# [WHAT YOU WILL DO]
Restate the complete material exactly.

━━━ DATA SEGMENT ━━━

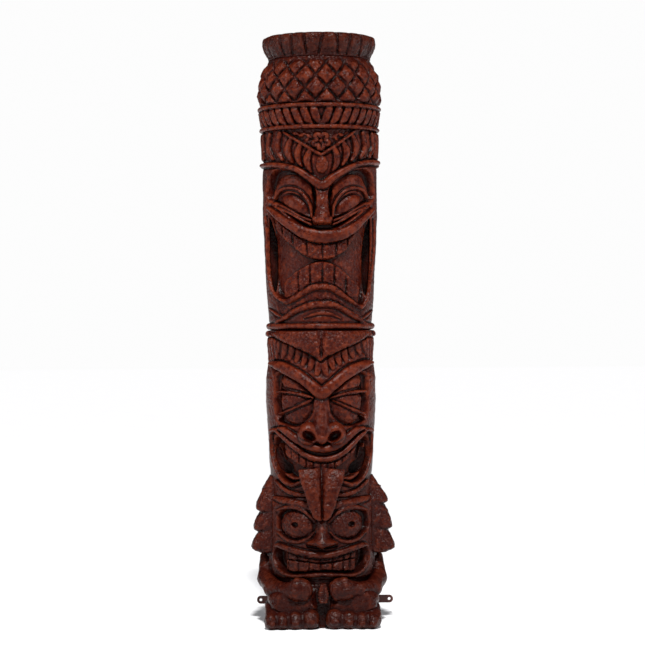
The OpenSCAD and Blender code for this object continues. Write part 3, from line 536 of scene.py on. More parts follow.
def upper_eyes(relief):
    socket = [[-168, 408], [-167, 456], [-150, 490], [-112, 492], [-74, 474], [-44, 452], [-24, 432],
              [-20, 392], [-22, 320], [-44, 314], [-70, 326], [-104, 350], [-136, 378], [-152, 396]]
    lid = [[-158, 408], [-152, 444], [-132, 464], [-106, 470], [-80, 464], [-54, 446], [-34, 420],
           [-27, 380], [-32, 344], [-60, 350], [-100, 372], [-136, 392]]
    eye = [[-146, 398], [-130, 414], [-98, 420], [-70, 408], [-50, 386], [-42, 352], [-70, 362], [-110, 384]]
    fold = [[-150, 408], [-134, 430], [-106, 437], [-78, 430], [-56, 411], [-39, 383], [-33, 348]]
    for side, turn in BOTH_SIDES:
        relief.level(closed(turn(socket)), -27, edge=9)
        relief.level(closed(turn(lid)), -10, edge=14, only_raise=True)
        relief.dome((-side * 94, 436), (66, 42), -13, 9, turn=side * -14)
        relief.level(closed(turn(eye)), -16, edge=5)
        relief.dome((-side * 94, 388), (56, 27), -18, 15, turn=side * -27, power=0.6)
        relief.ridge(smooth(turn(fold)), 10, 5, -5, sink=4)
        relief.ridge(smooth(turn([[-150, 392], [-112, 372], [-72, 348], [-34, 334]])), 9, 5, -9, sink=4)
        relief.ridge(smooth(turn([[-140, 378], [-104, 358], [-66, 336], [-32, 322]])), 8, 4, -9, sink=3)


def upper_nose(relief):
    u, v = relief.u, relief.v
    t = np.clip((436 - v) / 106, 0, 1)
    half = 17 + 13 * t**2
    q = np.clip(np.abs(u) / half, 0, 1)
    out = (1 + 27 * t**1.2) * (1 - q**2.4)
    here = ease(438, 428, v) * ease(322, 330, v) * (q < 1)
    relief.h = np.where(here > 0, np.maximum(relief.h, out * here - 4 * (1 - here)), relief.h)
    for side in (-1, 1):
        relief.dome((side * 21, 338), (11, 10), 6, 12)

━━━

# [SOLUTION FOR THIS EXERCISE]
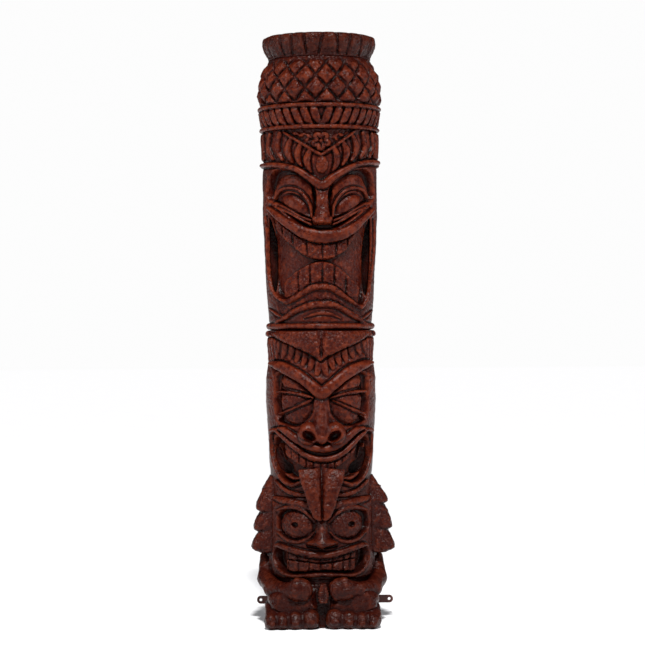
The OpenSCAD and Blender code for this object continues. Write part 3, from line 536 of scene.py on. More parts follow.
def upper_eyes(relief):
    socket = [[-168, 408], [-167, 456], [-150, 490], [-112, 492], [-74, 474], [-44, 452], [-24, 432],
              [-20, 392], [-22, 320], [-44, 314], [-70, 326], [-104, 350], [-136, 378], [-152, 396]]
    lid = [[-158, 408], [-152, 444], [-132, 464], [-106, 470], [-80, 464], [-54, 446], [-34, 420],
           [-27, 380], [-32, 344], [-60, 350], [-100, 372], [-136, 392]]
    eye = [[-146, 398], [-130, 414], [-98, 420], [-70, 408], [-50, 386], [-42, 352], [-70, 362], [-110, 384]]
    fold = [[-150, 408], [-134, 430], [-106, 437], [-78, 430], [-56, 411], [-39, 383], [-33, 348]]
    for side, turn in BOTH_SIDES:
        relief.level(closed(turn(socket)), -27, edge=9)
        relief.level(closed(turn(lid)), -10, edge=14, only_raise=True)
        relief.dome((-side * 94, 436), (66, 42), -13, 9, turn=side * -14)
        relief.level(closed(turn(eye)), -16, edge=5)
        relief.dome((-side * 94, 388), (56, 27), -18, 15, turn=side * -27, power=0.6)
        relief.ridge(smooth(turn(fold)), 10, 5, -5, sink=4)
        relief.ridge(smooth(turn([[-150, 392], [-112, 372], [-72, 348], [-34, 334]])), 9, 5, -9, sink=4)
        relief.ridge(smooth(turn([[-140, 378], [-104, 358], [-66, 336], [-32, 322]])), 8, 4, -9, sink=3)


def upper_nose(relief):
    u, v = relief.u, relief.v
    t = np.clip((436 - v) / 106, 0, 1)
    half = 17 + 13 * t**2
    q = np.clip(np.abs(u) / half, 0, 1)
    out = (1 + 27 * t**1.2) * (1 - q**2.4)
    here = ease(438, 428, v) * ease(322, 330, v) * (q < 1)
    relief.h = np.where(here > 0, np.maximum(relief.h, out * here - 4 * (1 - here)), relief.h)
    for side in (-1, 1):
        relief.dome((side * 21, 338), (11, 10), 6, 12)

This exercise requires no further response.